(Challenge): Everything from the line containing "that it lies on." down to the line containing "cheese and toppings." is to be returned exactly; include both boundary lines and leave out all others.

[Dataset records]
□ □ □ □ □
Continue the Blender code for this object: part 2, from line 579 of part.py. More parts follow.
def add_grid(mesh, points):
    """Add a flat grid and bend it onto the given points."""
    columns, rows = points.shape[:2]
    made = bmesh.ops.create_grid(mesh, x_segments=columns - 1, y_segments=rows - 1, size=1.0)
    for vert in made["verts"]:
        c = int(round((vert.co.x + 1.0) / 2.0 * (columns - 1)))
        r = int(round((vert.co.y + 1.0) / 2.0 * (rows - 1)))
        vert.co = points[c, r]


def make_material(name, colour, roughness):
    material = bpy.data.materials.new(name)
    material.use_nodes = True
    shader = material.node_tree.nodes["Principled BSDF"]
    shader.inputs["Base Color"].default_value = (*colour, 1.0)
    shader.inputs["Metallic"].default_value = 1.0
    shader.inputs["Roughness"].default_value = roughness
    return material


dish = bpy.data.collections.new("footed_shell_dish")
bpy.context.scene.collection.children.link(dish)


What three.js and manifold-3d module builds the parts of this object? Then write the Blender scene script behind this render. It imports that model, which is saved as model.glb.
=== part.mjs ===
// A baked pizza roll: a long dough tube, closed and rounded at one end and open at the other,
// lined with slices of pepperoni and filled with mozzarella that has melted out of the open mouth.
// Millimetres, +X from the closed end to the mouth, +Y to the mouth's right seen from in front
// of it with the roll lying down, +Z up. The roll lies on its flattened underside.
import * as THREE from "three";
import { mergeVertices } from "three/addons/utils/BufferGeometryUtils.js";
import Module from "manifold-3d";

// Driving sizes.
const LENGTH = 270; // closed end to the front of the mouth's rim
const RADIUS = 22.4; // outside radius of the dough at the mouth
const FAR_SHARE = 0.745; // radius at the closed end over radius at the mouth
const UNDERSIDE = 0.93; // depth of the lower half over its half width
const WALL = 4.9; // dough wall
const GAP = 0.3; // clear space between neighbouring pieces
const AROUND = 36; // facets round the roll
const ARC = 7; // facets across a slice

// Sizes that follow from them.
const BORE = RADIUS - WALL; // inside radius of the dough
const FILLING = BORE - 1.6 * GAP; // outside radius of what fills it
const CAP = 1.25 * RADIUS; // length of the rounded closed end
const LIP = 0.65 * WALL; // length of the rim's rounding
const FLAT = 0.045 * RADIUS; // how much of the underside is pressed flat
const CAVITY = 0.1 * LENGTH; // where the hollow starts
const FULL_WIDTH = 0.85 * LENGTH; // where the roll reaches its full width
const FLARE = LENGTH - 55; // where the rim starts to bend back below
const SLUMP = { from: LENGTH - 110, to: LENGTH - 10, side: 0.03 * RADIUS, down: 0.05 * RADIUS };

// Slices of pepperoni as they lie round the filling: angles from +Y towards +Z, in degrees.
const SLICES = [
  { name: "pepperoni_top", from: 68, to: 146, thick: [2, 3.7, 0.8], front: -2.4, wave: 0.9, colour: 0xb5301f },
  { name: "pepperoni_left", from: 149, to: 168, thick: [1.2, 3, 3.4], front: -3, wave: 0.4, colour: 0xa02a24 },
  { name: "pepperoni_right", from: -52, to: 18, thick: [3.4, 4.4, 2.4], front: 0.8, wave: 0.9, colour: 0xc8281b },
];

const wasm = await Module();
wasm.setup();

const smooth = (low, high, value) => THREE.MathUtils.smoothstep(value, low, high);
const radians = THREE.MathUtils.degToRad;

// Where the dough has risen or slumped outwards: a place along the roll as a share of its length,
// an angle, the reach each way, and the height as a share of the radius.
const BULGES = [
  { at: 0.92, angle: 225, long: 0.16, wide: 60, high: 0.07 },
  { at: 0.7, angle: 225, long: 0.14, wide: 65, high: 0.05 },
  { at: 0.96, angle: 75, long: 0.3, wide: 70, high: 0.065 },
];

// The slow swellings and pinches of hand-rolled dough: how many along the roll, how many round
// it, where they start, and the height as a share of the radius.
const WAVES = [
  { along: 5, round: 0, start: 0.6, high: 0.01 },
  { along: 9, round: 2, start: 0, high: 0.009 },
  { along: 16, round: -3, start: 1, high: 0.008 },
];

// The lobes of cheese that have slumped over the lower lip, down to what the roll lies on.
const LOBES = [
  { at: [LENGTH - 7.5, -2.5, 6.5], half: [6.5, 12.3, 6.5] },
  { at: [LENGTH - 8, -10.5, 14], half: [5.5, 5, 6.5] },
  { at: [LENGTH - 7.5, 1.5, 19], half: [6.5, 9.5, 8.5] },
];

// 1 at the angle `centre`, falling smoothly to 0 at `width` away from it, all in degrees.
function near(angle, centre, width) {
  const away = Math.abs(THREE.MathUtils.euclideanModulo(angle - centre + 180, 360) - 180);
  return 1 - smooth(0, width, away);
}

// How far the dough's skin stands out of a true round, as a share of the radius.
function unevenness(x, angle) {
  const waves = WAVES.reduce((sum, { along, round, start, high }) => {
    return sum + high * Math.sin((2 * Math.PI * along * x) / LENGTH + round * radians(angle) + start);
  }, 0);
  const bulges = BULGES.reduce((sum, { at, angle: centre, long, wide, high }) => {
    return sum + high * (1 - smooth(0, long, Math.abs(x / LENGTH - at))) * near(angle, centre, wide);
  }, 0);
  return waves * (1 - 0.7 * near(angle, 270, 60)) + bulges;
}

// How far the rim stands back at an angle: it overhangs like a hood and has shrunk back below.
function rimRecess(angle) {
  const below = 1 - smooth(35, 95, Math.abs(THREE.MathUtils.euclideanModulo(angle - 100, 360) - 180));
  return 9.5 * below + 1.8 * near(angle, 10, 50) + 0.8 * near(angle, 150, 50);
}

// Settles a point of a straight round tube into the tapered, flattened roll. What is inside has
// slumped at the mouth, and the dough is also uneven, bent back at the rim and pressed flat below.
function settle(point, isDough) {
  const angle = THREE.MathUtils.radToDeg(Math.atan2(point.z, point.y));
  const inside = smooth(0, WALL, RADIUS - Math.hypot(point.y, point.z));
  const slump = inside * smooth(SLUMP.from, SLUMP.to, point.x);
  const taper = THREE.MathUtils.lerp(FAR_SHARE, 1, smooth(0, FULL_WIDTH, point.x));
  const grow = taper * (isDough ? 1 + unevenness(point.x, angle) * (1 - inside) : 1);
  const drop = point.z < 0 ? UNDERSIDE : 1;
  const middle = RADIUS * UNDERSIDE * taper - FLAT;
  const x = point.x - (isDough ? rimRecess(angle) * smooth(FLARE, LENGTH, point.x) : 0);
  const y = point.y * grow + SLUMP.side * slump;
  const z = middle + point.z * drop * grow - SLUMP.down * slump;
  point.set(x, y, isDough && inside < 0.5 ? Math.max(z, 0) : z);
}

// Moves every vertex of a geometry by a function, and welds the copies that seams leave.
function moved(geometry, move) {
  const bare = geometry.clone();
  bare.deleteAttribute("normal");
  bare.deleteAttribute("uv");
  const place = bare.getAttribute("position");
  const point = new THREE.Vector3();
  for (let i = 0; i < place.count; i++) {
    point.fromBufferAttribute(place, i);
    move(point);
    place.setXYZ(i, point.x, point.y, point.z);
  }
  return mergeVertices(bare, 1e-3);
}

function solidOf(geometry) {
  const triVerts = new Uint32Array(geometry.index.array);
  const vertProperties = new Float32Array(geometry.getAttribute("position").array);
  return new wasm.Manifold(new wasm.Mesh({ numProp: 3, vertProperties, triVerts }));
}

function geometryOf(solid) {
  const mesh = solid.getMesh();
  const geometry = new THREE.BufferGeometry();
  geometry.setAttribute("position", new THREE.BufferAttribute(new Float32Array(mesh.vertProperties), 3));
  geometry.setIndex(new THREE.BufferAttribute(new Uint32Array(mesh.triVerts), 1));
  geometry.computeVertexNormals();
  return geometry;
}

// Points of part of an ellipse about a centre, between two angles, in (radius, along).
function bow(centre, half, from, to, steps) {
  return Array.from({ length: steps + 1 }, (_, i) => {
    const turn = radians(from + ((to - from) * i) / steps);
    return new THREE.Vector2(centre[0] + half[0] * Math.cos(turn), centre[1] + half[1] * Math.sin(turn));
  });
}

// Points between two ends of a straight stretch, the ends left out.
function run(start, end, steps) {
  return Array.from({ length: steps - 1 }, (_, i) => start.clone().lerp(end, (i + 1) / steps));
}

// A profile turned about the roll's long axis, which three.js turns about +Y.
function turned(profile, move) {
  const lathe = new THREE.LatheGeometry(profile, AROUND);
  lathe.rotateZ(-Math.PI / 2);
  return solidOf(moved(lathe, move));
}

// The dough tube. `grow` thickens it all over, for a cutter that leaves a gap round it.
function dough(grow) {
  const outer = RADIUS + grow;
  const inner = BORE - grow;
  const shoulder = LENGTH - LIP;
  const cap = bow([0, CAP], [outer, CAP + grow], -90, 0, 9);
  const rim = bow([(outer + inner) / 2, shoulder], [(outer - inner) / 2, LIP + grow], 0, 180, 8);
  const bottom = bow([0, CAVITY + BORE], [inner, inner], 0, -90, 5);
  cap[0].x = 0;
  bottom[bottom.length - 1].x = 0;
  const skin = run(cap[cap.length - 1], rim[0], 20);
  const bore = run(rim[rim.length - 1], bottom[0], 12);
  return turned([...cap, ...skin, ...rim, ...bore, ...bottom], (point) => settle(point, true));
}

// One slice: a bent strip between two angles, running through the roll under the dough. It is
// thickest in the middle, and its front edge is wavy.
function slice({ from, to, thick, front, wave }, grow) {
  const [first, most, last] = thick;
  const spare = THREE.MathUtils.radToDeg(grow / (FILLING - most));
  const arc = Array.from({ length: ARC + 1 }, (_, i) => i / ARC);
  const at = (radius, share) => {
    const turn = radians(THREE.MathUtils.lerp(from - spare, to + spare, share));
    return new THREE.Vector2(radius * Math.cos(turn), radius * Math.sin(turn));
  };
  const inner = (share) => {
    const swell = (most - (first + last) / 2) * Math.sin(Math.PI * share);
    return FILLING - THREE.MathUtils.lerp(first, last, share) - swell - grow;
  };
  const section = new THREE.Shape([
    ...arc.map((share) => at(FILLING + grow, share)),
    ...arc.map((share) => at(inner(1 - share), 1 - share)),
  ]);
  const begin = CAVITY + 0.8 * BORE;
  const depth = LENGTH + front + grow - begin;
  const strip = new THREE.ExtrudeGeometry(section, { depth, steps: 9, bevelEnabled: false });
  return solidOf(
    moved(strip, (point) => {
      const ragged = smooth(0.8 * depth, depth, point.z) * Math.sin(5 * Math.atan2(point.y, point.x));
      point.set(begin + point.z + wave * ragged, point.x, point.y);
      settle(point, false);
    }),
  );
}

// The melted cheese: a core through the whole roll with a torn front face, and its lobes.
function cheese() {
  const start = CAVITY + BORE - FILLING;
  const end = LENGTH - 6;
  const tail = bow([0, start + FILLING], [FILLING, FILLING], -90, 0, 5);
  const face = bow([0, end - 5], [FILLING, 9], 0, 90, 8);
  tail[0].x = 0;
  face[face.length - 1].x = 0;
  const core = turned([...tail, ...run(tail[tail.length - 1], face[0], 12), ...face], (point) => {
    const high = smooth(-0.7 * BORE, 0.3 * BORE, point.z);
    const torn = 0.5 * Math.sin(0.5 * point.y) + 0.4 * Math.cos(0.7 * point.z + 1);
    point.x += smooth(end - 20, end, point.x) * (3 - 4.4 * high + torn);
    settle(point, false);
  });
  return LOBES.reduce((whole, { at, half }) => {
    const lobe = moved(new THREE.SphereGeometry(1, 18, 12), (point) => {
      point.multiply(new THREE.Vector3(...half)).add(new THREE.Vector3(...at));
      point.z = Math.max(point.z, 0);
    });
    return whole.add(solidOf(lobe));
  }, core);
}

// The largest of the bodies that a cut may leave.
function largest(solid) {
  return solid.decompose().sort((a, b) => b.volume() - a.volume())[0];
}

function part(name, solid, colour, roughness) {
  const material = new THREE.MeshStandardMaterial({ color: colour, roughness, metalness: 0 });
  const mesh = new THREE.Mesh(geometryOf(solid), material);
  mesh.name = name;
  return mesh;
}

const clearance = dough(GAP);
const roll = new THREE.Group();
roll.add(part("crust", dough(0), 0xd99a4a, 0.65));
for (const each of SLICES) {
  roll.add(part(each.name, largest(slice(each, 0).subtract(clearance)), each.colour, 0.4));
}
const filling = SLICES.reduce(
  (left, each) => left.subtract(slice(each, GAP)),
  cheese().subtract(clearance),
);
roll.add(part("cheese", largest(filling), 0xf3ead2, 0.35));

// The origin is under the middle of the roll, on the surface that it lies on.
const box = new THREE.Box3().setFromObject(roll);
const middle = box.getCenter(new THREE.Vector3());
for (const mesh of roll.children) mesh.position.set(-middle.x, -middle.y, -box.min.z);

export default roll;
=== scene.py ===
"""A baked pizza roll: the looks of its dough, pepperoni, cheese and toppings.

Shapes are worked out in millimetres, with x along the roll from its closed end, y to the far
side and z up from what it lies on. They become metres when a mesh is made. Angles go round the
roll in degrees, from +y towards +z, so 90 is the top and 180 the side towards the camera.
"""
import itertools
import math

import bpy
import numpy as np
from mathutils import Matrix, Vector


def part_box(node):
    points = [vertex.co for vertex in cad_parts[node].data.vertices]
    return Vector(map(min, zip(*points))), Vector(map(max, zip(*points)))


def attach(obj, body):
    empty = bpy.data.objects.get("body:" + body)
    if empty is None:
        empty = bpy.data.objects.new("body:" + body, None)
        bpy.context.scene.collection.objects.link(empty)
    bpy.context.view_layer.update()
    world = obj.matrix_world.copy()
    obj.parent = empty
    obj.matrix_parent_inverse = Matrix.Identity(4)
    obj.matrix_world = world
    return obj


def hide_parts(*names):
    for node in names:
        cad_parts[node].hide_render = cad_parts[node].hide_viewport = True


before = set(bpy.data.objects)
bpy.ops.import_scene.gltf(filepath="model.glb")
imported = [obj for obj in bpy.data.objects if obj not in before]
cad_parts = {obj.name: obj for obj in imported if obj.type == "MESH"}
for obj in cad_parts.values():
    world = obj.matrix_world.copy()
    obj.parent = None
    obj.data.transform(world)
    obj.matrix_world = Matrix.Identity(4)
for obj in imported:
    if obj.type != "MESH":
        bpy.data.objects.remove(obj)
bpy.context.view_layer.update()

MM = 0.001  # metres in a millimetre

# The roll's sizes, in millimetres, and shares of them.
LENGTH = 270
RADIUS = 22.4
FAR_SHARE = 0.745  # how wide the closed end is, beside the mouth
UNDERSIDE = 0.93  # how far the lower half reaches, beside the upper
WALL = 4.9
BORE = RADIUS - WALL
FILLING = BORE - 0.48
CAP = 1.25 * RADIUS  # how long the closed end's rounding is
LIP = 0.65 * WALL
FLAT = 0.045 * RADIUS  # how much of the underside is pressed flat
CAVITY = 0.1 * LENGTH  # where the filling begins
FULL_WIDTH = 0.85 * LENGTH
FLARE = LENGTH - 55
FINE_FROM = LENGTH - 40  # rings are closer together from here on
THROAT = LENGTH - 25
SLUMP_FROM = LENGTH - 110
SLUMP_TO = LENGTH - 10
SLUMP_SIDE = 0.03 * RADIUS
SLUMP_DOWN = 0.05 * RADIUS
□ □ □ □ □
(Solution to this exercise):
// The origin is under the middle of the roll, on the surface that it lies on.
const box = new THREE.Box3().setFromObject(roll);
const middle = box.getCenter(new THREE.Vector3());
for (const mesh of roll.children) mesh.position.set(-middle.x, -middle.y, -box.min.z);

export default roll;
=== scene.py ===
"""A baked pizza roll: the looks of its dough, pepperoni, cheese and toppings.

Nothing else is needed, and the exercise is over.